Microsoft will often refer to its  partners as if they belong in one of two camps: lifestyle partners or  growth partners.

The prototypical lifestyle partner is  the IT pro who has built a comfortable business for himself with perhaps an  employee or two and is earning a decent living working as many or as few hours  as he'd like to fit around his family life. The growth partner, on the other  hand, is focused on increasing revenues, improving profits, adding staff,  expanding markets and gaining share with the constant goal of becoming a larger  company. The definitions are fluid. A stalled growth company can become an  unintentional lifestyle company. Some lifestyle companies grow very fast.

Occasionally, a lifestyle partner  will have an "aha" moment and make the conscious decision to  transform into a growth partner.

For Jamison West that moment happened  in 2006 at an SMB Nation conference. West had started his Seattle-based IT  practice in 1995. "It was kind of a one-man band for the better part of 10  years. I was just going around doing break-fix work," West said.

To cope with extra work in 2005, West  hired an administrator and another tech. But at SMB Nation, he met Arlin  Sorensen, founder of the Heartland Technology Group, which specializes in  peer-to-peer business planning for small IT services companies.

"I did a 180 in my head around  reactive time and materials versus managed services," West said. "At  that time, I had a conversation with my family about lifestyle or grow the  business."

With his family's support secured,  West incorporated Jamison West Consulting Services (JWCS) on Jan. 1, 2007 and converted  nearly all of his clients to managed services contracts. By June 2010, he had  about 10 employees and started talking to Cogent Growth Partners, an  Atlanta-based M&A advisory firm focused exclusively on the IT and managed  services space. "For two days in a row, I talked to them," West said  of Cogent, which charges a monthly retainer and earns a success fee when a deal  closes.
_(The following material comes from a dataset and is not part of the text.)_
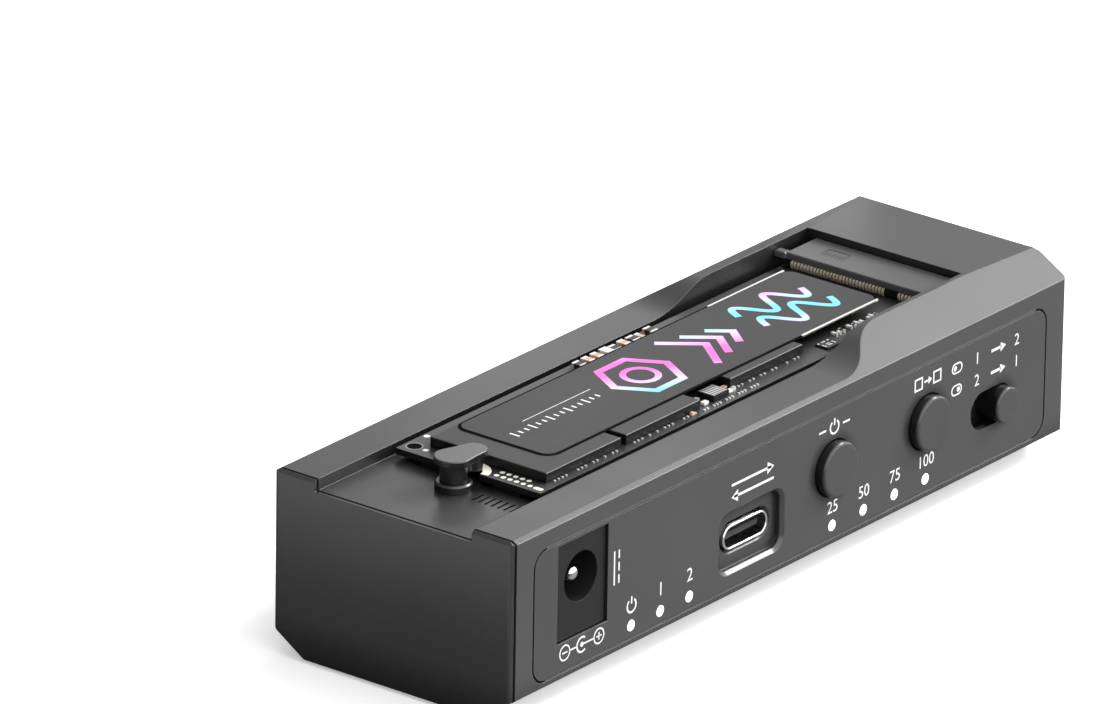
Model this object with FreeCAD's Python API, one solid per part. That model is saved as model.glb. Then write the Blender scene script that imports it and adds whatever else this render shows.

A day later, he was talking to his  colleague Brad Benner, founder and principal of X-BAR, a local 5-person company  that had built his business models and pricing almost identically to West's. "I  went back and told Brad [about the conversations with Cogent], and he said, 'Well,  I'm first,'" West said.

That deal closed on July 1, 2010.  Through organic growth, the combined company had increased to 20 people by the  end of the year. On March 1, West closed another deal to acquire Titanium Ant  Inc., a 15-year-old enterprise consulting services firm in the Seattle area with nine employees.

"Now we've got roughly 29, 30  folks," West said. "We've tripled in a year."

The company is now structured in  three departments. The managed services department consists primarily of JWCS  and X-Bar staff, and the professional services department is mostly Titanium Ant  staff. A third account management department, built from the JWCS core, is  focused on Virtual CIO services. "Often, even in an 80- to 90-person company,  they don't have a CIO," West said of the opportunity.

Combining three companies provides a  deep bench of Microsoft expertise. JWCS was a Gold Certified Partner and Small  Business Specialist. Titanium Ant brought membership in the U.S. VAR Champions  Club and the Cloud Champions Club. The pooled resources equate to silver  competencies in Desktop, Identity and Security, Midmarket Solution Provider,  Server Platform and Volume Licensing.

And the company has done it without  taking on massive debt. "We didn't pull credit for either acquisition,"  West said. "With Cogent Growth Partners, it can include any mix of equity,  down payment, guaranteed cash over a period of time or cash based on revenue  over a period of time. We're able to mitigate a lot of the cash issues because  only some of that cash is up front."

Growth also means outgrowing the  name. The JWCS moniker that made sense in the "one-man band" days is  creaking under the weight of the acquisitions. On July 1, in an event at the  Microsoft Store in Bellevue Square,  JWCS launched a new name for the combined company -- Arterian.

The name comes from the Latin root  word for "artery," and the name is designed to be suggestive of building  a path for technology and systems.